The end of World War II was followed by approaching 30 years of growing prosperity. The newly formed BNIC started to improve the relationship between growers and merchants and was in turn lubricated. The biggest changes were in the structure of the biggest firms.
In 1947 the relationship between Martell and Hennessey came to and end when they failed to renew their agreement. Martell remained independent, but in 1971 Hennessey merged with the champagne firm of Moët & Chandon. The big two became the big four through the growth of Courvoisier and Rémy Martin. The firm of Courvoisier was established in the late 18th century and it’s name became synonymous with the Napoleon hat - a representative of the firm once said that there was more than a thousand originals scattered around the world. Courvoisier was taken over in 1964 by Hiram Walker, who were themselves taken over in 1986 by Allied Lyons. Remy Martin was able to grow without the aid of outside capital, selling their cognacs only from the Champagnes.
In the post war euphoria production had greatly increased. Whilst the area of land planted with vines was still less than half of that reached in the 1870s before Phylloxera, viticultural techniques had so improved that by 1973 production had reached nearly double of that a hundred years earlier. Around this time production levels stood at 264 million bottles, but as sales dropped considerably due to the oil crisis, this was more than twice what was being sold.

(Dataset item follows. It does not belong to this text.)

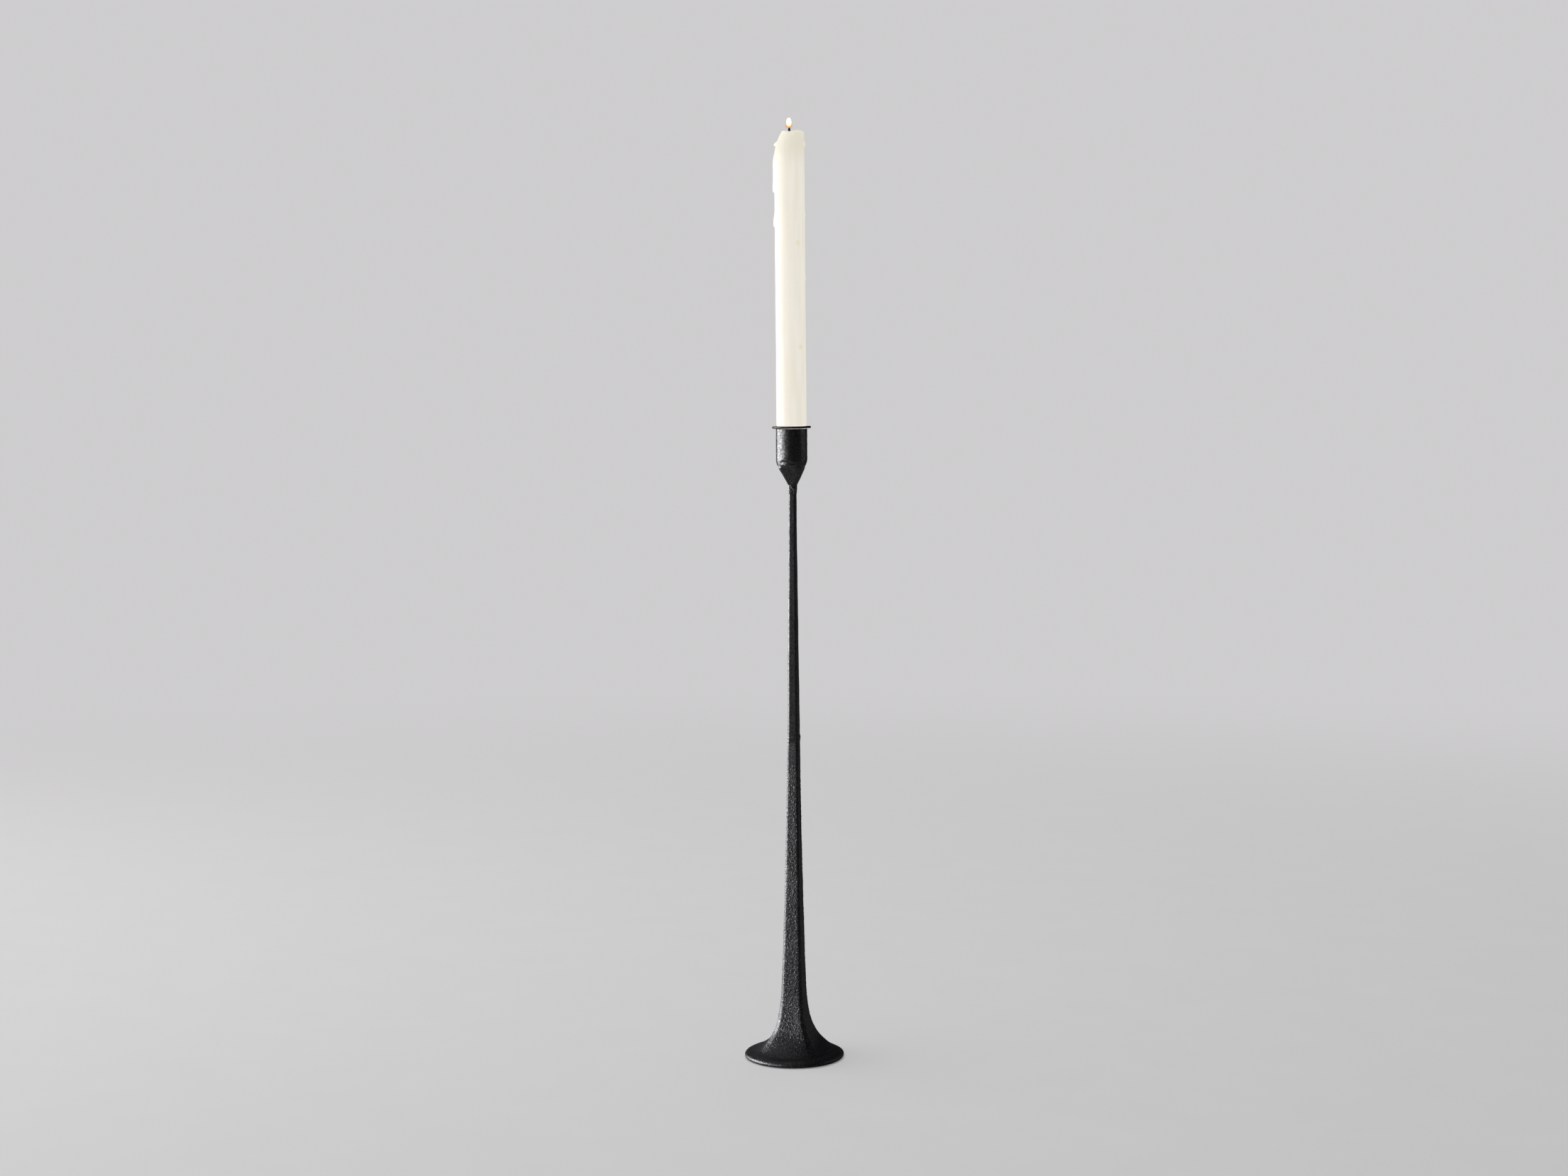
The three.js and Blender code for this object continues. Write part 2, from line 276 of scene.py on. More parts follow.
def evenly(profile, step):
    """A profile of [face reach, corner reach, height] rows, resampled to even steps along it."""
    travel = np.hypot(np.diff(profile[:, 1]), np.diff(profile[:, 2]))
    along = np.concatenate([[0], np.cumsum(travel)])
    stops = np.linspace(0, along[-1], round(along[-1] / step) + 1)
    return np.stack([np.interp(stops, along, column) for column in profile.T], axis=1)


def eased(profile, rows):
    """The profile with its facets rounded over, by averaging over rows on either side."""
    weights = np.hanning(2 * rows + 3)[1:-1]
    weights /= weights.sum()
    padded = np.pad(profile, ((rows, rows), (0, 0)), mode="reflect", reflect_type="odd")
    return np.stack([np.convolve(column, weights, mode="valid") for column in padded.T], axis=1)


def cad_profile(node, low, high, step):
    """A CAD node's outside between two heights, as rows of [face reach, corner reach, height]."""
    fine_step = 0.05
    heights = np.arange(low, high, fine_step)
    face = cad_reach(node, SECTION_TURN, heights)
    corner = cad_reach(node, CORNER_DIRECTION, heights)
    return evenly(np.stack([face, corner, heights], axis=1), step)


def unit_section(angles, crispness, chamfer_reach):
    """A square with chamfered corners, as distances from its centre, with its faces at 1."""
    total = 0
    for k in range(8):
        reach = chamfer_reach if k % 2 else 1
        towards = np.cos(angles - SECTION_TURN - k * math.pi / 4)
        total = total + (np.maximum(towards, 0) / reach) ** crispness
    return total ** (-1 / crispness)


def section(angles, face, corner, crispness, chamfer_reach=CHAMFER_REACH):
    """Distances from the axis to a section that is round, square or something between."""
    squareness = np.clip((corner / face - 1) / (CHAMFER_REACH - 1), 0, 1)
    return face * (1 + squareness * (unit_section(angles, crispness, chamfer_reach) - 1))


def iron_rings(profile, columns_for, crispness_for, chamfer_reach=CHAMFER_REACH):
    """Rings over a profile. columns_for takes the reach at a corner, and crispness_for the reach
    at a face."""
    rings = []
    for face, corner, z in profile:
        angles = around(columns_for(corner))
        radii = section(angles, face, corner, crispness_for(face), chamfer_reach)
        rings.append(ring(angles, radii, z))
    return rings


def wandered(mesh):
    """Bends a finished piece of the holder along the holder's wandering axis."""
    points = points_of(mesh)
    points[:, 0] += holder_wander(points[:, 2])
    set_points(mesh, points)
    return mesh


# ---------------------------------------------------------------- node trees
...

Substantial tax increases in 1983 had turned the shippers to rely on export markets. Help was on hand in the form of the Chinese, whose beliefs in the medicinal and status related benefits of cognac meant they were prepared to spend heavily to gain access to the products. By 1988 sales to Hong Kong reached more than 17 million bottles, most of which was shipped across the borders into China in clandestine operations giving serious concern to the authorities.
During the difficult years the big houses cut back their offtake from the growers, which caused serious financial difficulties for many, even driving some out of business. In some ways this later proved to be a benefit, since many started to sell their cognacs under their own name, a move which has provided many more brandies of much higher quality. The growth in the markets led to foreign companies buying established names. Otard went to Martini and Louis Royer was sold to the Japanese, whilst the Candian firm Seagrams bought Martell. The Americans now hold the top spot with more than 50 million bottles being shipped every year. Britain is in third place after Singapore with sales of around 13 million bottles.